Bush's campaign, on the other hand, is holding its own in Orange County. The dinner on Oct. 17, Bush's first fund-raiser in the county, has attracted some attention. All five county supervisors are listed as co-sponsors of the cocktail reception, although only two of them, Riley and board Chairman Roger R. Stanton, actually have endorsed Bush..
Local Bush Supporters
"He's the vice president of the United States. That was my rationale for lending my support" to the reception, Wieder said. She has endorsed Kemp.
Bush has lined up the support of several developers in the county, including George L. Argyros of Arnel Development, Donald M. Koll, William Lyon and Donald L. Bren and Jack Flanigan of the Irvine Co. Also, Rep. Robert K. Dornan (R-Garden Grove) can be expected to provide a boost to the Bush campaign among the more conservative Republicans.
But Dole's campaign has picked up speed in the county recently, according to GOP leaders.

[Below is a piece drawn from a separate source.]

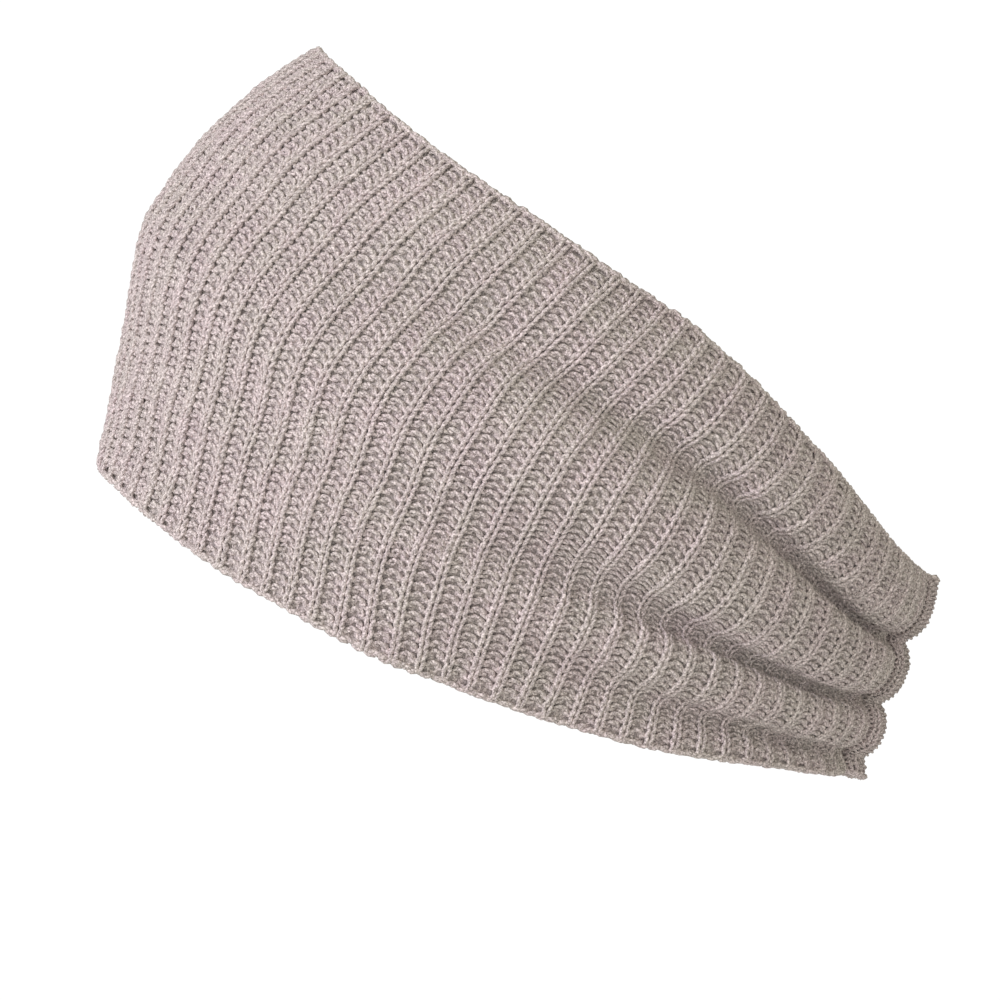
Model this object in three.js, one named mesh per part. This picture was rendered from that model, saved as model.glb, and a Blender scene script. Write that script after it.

A group of Republicans, including Buck Johns, John Cronin and Doy Henley, have organized a reception Saturday afternoon at Johns' Santa Ana Heights home. They are what one Republican called "the smaller big guys who absolutely mainline politics--they live for the political hit."
These men are using their contacts within the party to generate support for Dole, the Republican said.
Dole is taking full advantage of that this weekend as the only presidential candidate scheduled to speak at the GOP state convention.
'Double Dole' Events
He agreed to speak Saturday night instead of Sunday morning and is bringing his wife, U.S. Transportation Secretary Elizabeth Dole, to convention events, which will include private meetings with potential supporters.
The so-called "double-Dole" events can be expected to become more frequent now that Elizabeth Dole has announced that she will resign her post Oct. 1 to campaign with her husband.
GOP spokesman Joe Irvin said that in addition to being a "solo performer" this weekend, Dole may reap an added benefit because of a recent court decision that gives more freedom to state parties to write their own rules. Irvin said the decision could mean that party organizations may be able to endorse candidates in primaries. It is "entirely possible" that Republican activists could decide at the party's February convention to endorse someone in the California primary, he said.
"If Bob Dole is the one that comes out to talk to us, that may help him," Irvin said. "There is a lot of opportunity to meet people who have leadership roles in California Republican politics, people who have not decided who they want to support yet, financially or otherwise."